A few months after Jeff died, my mom and Shelley called off their engagement, for reasons I'm still unsure of. No more moving to Memphis, no more performing arts high school, nothing. I never saw or spoke to Keith again. But whenever I listen to Jeff, I remember him. Today I still have a lot of thoughts about Jeff Buckley. I regret never having seen him live, but I also harbor a secret fantasy that when I die and go to heaven, I will be greeted by Jeff singing "Satisfied Mind" just for me at the pearly gates. Sometimes I actually think it's better that he died so young - if he had lived to see the rise of Britney Spears-and-TRL-obsessed music fans that defined the late '90s, it surely would have taken its toll on someone as sensitive as him. And maybe he never would have topped an album like Grace, which will forever be his crowning achievement. If you're going to die and only leave behind one finished album, that's the one you want to leave behind.

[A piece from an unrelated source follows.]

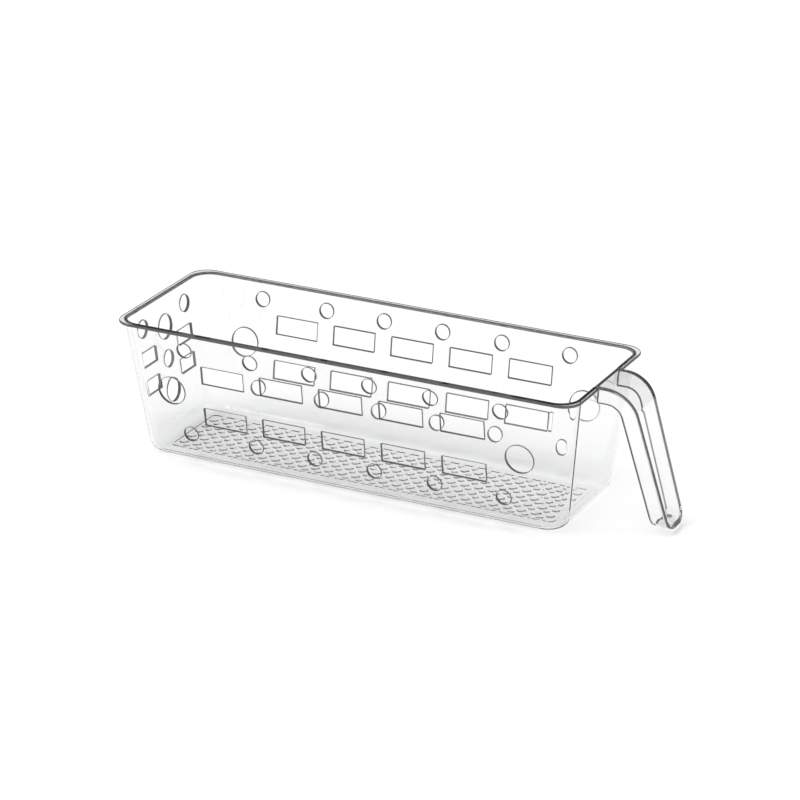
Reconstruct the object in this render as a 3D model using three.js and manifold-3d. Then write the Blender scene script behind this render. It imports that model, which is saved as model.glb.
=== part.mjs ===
// Clear perforated fridge bin with a drop-down pull handle. Millimetres, +Z up.
// X runs along the bin towards the handle, Y across it. The origin is the centre of the underside.
// The bin is one thin drafted shell, modelled as the sub-parts a mould maker would name: a floor pan,
// four walls that each carry their stretch of rim and meet on mitres, and the channel-section handle.
import * as THREE from 'three';
import { mergeVertices } from 'three/addons/utils/BufferGeometryUtils.js';
import Module from 'manifold-3d';

// ---- driving dimensions ----
const HEIGHT = 88.3;
const HALF_LENGTH = 140.4;      // outer half length at the underside
const HALF_WIDTH = 41.1;        // outer half width at the underside
const DRAFT = 0.125;            // how far a wall leans out for each millimetre of height
const WALL = 2;
const CORNER_R = 13.5;          // upright corners, outside
const FOOT_R = 8;               // rounding between the walls and the underside
const LIP_OUT = 1.8;            // how far the rim stands out from the wall
const LIP_DEEP = 1.8;
const LIP_CORNER_R = 12;        // the rim is a little squarer at the corners than the walls
const PAN_TOP = 8;              // height at which the floor pan ends and the walls begin
const GAP = 0.3;                // clearance between neighbouring sub-parts

// Openings in the two long walls, as heights above the underside and distances from mid-length.
const PITCH = 40;
const SLOT = { wide: 28.2, high: 11.4, rows: [33.4, 61.6], perRow: 5 };
const DOT = { r: 4.6, rows: [19.3, 76.3], inner: [0.5, 1.5], outer: 105.1 };
const PORT = { r: 8.9, x: 116.3, z: 47.1 };
// Openings in the plain end wall, as distances from the middle of the wall.
const END_SLOT = { wide: 16.6, high: 9.2, y: 21.5, rows: [37, 55.3] };
const END_DOT = { r: 5.3, places: [[-25.4, 74.4], [25.4, 74.4], [0, 47.1]] };
const END_PORT = { r: 7.5, rows: [26.6, 67.6] };

// The handle leaves the rim level, turns down on an arc and runs straight to its tip.
const GRIP = {
  skin: 2,                      // outer plate
  side: 2,                      // side flanges
  deep: 11.5,                   // depth of the channel section
  halfTop: 16.6,                // half width at the rim
  halfKnee: 14.2,               // half width where the bend ends
  halfTip: 11.4,                // half width level with the underside
  bendR: 21,
  bendX: 156.5,                 // where the level stretch ends
  lean: THREE.MathUtils.degToRad(16.8),
  tipZ: 2.5,                    // lowest point
  tipR: 8,                      // rounding of the tip seen square on
  heelR: 8,                     // rounding of the tip seen from the side
};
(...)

All I know now is that, although he may be dead, to his fans, Jeff Buckley is still very much alive. His music is not just music - it's a voice and a spirit that beats in each of our hearts, that runs through our veins, that helps each and every one of us who is touched by it to live our lives with a bit more passion and romance than we might otherwise have had. Whenever I listen to Jeff now, I feel like he's in the room with me - like there's some spirit that possesses my body for the span of a song. The hairs on my arms stand up and I feel some warm sense of comfort wrap around me like some great invisible hug. I've talked to other Buckley fans who've told me they experience the same feeling. I'm not sure if we're all just crazy, or there's just something about Jeff that will never die. I think it's the latter.